Rows from a 3D modeling dataset:
────────────────────
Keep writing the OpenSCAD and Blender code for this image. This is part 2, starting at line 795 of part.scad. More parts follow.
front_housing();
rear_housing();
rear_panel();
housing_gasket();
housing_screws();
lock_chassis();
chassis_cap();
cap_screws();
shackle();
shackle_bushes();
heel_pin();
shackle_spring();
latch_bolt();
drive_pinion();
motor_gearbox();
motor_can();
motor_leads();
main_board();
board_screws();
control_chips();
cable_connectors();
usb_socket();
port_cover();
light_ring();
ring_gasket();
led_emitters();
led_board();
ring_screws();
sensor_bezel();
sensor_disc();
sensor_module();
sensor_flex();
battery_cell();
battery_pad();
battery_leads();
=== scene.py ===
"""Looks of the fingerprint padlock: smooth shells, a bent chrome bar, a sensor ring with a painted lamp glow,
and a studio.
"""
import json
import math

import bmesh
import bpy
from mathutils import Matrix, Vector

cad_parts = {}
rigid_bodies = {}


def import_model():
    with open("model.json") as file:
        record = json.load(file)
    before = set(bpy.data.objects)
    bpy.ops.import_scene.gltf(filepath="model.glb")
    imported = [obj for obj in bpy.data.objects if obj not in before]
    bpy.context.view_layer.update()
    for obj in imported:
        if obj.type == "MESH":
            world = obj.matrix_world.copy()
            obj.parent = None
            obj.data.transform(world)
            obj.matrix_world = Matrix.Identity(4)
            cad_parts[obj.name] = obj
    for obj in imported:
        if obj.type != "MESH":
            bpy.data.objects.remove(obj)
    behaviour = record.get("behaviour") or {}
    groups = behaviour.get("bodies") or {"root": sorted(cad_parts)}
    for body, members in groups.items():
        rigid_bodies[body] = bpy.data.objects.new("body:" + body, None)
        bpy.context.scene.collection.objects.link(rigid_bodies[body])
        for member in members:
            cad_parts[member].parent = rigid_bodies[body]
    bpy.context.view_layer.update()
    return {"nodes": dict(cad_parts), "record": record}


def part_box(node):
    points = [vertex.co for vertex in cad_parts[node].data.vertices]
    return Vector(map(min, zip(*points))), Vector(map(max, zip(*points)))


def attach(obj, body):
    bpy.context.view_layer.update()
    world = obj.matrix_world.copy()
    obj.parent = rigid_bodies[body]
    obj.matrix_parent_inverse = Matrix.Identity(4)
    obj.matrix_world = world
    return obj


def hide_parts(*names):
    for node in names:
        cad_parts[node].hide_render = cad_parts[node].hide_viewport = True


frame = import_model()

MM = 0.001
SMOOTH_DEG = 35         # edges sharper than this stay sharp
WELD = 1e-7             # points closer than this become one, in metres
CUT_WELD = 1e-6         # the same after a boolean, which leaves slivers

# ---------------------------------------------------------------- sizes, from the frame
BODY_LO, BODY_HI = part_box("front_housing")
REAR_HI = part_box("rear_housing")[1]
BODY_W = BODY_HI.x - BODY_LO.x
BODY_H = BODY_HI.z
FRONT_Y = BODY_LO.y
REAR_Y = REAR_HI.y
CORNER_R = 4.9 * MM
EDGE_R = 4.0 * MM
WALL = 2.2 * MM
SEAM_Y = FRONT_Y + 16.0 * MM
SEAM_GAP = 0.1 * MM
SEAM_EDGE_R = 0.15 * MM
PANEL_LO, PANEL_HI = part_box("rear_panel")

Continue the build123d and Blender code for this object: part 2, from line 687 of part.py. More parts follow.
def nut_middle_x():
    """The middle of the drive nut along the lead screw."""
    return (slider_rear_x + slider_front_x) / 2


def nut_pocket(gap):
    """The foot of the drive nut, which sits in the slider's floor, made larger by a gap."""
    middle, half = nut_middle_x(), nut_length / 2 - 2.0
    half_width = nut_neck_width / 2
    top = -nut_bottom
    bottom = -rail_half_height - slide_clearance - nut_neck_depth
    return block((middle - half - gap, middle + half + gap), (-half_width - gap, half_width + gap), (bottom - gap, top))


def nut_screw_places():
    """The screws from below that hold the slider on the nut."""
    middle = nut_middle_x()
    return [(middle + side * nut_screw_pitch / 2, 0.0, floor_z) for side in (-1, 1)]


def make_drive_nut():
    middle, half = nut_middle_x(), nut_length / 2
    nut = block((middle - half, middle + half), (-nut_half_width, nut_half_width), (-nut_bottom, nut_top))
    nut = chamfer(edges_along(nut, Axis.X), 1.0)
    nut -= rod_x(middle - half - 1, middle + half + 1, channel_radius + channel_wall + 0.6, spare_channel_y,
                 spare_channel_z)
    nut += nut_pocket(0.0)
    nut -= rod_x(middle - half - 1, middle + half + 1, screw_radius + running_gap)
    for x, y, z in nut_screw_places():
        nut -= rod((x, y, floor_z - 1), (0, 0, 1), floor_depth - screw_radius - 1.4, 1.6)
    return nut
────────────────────
PROBLEM DESCRIPTION: Write the complete data out, exactly as above.

EXERCISE ANSWER:
Keep writing the OpenSCAD and Blender code for this image. This is part 2, starting at line 795 of part.scad. More parts follow.
front_housing();
rear_housing();
rear_panel();
housing_gasket();
housing_screws();
lock_chassis();
chassis_cap();
cap_screws();
shackle();
shackle_bushes();
heel_pin();
shackle_spring();
latch_bolt();
drive_pinion();
motor_gearbox();
motor_can();
motor_leads();
main_board();
board_screws();
control_chips();
cable_connectors();
usb_socket();
port_cover();
light_ring();
ring_gasket();
led_emitters();
led_board();
ring_screws();
sensor_bezel();
sensor_disc();
sensor_module();
sensor_flex();
battery_cell();
battery_pad();
battery_leads();
=== scene.py ===
"""Looks of the fingerprint padlock: smooth shells, a bent chrome bar, a sensor ring with a painted lamp glow,
and a studio.
"""
import json
import math

import bmesh
import bpy
from mathutils import Matrix, Vector

cad_parts = {}
rigid_bodies = {}


def import_model():
    with open("model.json") as file:
        record = json.load(file)
    before = set(bpy.data.objects)
    bpy.ops.import_scene.gltf(filepath="model.glb")
    imported = [obj for obj in bpy.data.objects if obj not in before]
    bpy.context.view_layer.update()
    for obj in imported:
        if obj.type == "MESH":
            world = obj.matrix_world.copy()
            obj.parent = None
            obj.data.transform(world)
            obj.matrix_world = Matrix.Identity(4)
            cad_parts[obj.name] = obj
    for obj in imported:
        if obj.type != "MESH":
            bpy.data.objects.remove(obj)
    behaviour = record.get("behaviour") or {}
    groups = behaviour.get("bodies") or {"root": sorted(cad_parts)}
    for body, members in groups.items():
        rigid_bodies[body] = bpy.data.objects.new("body:" + body, None)
        bpy.context.scene.collection.objects.link(rigid_bodies[body])
        for member in members:
            cad_parts[member].parent = rigid_bodies[body]
    bpy.context.view_layer.update()
    return {"nodes": dict(cad_parts), "record": record}


def part_box(node):
    points = [vertex.co for vertex in cad_parts[node].data.vertices]
    return Vector(map(min, zip(*points))), Vector(map(max, zip(*points)))


def attach(obj, body):
    bpy.context.view_layer.update()
    world = obj.matrix_world.copy()
    obj.parent = rigid_bodies[body]
    obj.matrix_parent_inverse = Matrix.Identity(4)
    obj.matrix_world = world
    return obj


def hide_parts(*names):
    for node in names:
        cad_parts[node].hide_render = cad_parts[node].hide_viewport = True


frame = import_model()

MM = 0.001
SMOOTH_DEG = 35         # edges sharper than this stay sharp
WELD = 1e-7             # points closer than this become one, in metres
CUT_WELD = 1e-6         # the same after a boolean, which leaves slivers

# ---------------------------------------------------------------- sizes, from the frame
BODY_LO, BODY_HI = part_box("front_housing")
REAR_HI = part_box("rear_housing")[1]
BODY_W = BODY_HI.x - BODY_LO.x
BODY_H = BODY_HI.z
FRONT_Y = BODY_LO.y
REAR_Y = REAR_HI.y
CORNER_R = 4.9 * MM
EDGE_R = 4.0 * MM
WALL = 2.2 * MM
SEAM_Y = FRONT_Y + 16.0 * MM
SEAM_GAP = 0.1 * MM
SEAM_EDGE_R = 0.15 * MM
PANEL_LO, PANEL_HI = part_box("rear_panel")

Continue the build123d and Blender code for this object: part 2, from line 687 of part.py. More parts follow.
def nut_middle_x():
    """The middle of the drive nut along the lead screw."""
    return (slider_rear_x + slider_front_x) / 2


def nut_pocket(gap):
    """The foot of the drive nut, which sits in the slider's floor, made larger by a gap."""
    middle, half = nut_middle_x(), nut_length / 2 - 2.0
    half_width = nut_neck_width / 2
    top = -nut_bottom
    bottom = -rail_half_height - slide_clearance - nut_neck_depth
    return block((middle - half - gap, middle + half + gap), (-half_width - gap, half_width + gap), (bottom - gap, top))


def nut_screw_places():
    """The screws from below that hold the slider on the nut."""
    middle = nut_middle_x()
    return [(middle + side * nut_screw_pitch / 2, 0.0, floor_z) for side in (-1, 1)]


def make_drive_nut():
    middle, half = nut_middle_x(), nut_length / 2
    nut = block((middle - half, middle + half), (-nut_half_width, nut_half_width), (-nut_bottom, nut_top))
    nut = chamfer(edges_along(nut, Axis.X), 1.0)
    nut -= rod_x(middle - half - 1, middle + half + 1, channel_radius + channel_wall + 0.6, spare_channel_y,
                 spare_channel_z)
    nut += nut_pocket(0.0)
    nut -= rod_x(middle - half - 1, middle + half + 1, screw_radius + running_gap)
    for x, y, z in nut_screw_places():
        nut -= rod((x, y, floor_z - 1), (0, 0, 1), floor_depth - screw_radius - 1.4, 1.6)
    return nut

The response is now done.